WHAT YOU WILL DO:
List, from the lines below, each one with "this" in it.

SOURCE MATERIAL:
----------

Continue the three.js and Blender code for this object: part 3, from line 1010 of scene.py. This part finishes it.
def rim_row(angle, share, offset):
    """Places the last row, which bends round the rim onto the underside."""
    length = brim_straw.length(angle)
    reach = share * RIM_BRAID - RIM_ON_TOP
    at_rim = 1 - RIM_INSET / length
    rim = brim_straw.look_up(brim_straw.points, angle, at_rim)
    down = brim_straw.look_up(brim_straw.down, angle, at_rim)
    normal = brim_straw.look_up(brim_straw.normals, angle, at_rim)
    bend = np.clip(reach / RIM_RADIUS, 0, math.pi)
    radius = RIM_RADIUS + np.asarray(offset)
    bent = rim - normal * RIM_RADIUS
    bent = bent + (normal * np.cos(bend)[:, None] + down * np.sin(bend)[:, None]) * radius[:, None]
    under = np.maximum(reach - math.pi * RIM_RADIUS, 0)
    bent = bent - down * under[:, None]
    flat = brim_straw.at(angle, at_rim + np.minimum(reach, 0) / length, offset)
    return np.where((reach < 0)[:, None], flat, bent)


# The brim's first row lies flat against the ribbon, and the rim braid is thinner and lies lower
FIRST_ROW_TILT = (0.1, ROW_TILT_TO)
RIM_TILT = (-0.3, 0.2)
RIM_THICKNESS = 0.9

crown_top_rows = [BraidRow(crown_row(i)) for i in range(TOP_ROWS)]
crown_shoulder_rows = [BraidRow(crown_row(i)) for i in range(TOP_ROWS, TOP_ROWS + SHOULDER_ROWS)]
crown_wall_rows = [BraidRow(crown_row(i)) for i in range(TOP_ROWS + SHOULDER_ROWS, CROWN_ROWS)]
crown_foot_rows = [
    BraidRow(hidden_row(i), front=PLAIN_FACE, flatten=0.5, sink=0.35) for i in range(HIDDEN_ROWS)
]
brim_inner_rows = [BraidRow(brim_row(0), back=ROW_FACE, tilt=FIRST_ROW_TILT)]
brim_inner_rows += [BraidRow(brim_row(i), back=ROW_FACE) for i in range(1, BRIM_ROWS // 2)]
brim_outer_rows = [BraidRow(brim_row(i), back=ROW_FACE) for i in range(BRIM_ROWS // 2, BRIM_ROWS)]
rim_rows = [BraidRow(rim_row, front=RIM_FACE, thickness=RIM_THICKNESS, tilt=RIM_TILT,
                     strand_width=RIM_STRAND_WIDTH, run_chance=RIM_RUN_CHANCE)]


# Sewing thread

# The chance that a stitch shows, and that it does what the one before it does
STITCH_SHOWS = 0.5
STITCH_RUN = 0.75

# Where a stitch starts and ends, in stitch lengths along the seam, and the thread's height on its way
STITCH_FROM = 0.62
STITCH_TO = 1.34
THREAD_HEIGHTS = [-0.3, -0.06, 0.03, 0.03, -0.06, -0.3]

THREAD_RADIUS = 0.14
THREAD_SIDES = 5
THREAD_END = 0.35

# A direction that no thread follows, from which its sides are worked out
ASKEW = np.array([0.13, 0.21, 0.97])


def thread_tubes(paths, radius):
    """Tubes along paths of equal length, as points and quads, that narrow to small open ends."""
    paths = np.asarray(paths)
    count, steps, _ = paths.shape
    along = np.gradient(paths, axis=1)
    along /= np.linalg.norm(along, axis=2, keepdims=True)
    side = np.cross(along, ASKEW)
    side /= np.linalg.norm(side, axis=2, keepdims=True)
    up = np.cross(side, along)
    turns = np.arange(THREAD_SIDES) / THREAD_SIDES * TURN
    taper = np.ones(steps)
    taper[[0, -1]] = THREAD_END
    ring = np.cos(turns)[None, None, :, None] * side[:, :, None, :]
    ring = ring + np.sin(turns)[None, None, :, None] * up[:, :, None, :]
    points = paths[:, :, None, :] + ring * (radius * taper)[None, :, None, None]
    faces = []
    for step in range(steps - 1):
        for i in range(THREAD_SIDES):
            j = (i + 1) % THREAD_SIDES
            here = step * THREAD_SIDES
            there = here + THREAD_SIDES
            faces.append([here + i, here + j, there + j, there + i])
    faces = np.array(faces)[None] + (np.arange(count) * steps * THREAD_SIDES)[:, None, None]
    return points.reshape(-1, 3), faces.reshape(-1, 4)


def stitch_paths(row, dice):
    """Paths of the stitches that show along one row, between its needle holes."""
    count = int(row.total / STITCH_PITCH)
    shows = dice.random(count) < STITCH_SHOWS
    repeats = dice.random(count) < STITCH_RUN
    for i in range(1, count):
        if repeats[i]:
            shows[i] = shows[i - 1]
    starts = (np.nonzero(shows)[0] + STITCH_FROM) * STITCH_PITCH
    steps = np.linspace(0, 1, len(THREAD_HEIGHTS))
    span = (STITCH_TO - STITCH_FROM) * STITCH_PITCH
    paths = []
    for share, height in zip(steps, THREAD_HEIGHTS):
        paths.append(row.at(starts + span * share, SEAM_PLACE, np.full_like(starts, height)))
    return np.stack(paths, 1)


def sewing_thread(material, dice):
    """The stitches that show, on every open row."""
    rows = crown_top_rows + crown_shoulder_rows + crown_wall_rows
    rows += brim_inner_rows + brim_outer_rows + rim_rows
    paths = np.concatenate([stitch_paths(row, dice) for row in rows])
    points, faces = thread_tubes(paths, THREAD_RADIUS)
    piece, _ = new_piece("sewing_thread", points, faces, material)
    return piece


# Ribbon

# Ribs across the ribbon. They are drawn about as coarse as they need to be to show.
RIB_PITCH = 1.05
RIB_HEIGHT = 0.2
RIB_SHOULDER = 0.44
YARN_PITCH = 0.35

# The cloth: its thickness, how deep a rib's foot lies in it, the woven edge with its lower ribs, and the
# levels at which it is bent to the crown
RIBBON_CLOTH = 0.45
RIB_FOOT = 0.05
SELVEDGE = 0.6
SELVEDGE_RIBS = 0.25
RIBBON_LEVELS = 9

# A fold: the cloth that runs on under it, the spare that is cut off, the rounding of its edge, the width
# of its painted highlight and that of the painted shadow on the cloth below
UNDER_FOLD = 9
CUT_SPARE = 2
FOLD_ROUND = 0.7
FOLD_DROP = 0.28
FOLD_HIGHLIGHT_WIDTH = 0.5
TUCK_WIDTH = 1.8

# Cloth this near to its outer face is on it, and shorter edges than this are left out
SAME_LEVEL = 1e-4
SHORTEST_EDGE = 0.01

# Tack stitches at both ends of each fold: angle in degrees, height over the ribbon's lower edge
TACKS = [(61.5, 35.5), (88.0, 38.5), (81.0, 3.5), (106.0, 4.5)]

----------

THE COMPLETED TASK:
Continue the three.js and Blender code for this object: part 3, from line 1010 of scene.py. This part finishes it.
# Cloth this near to its outer face is on it, and shorter edges than this are left out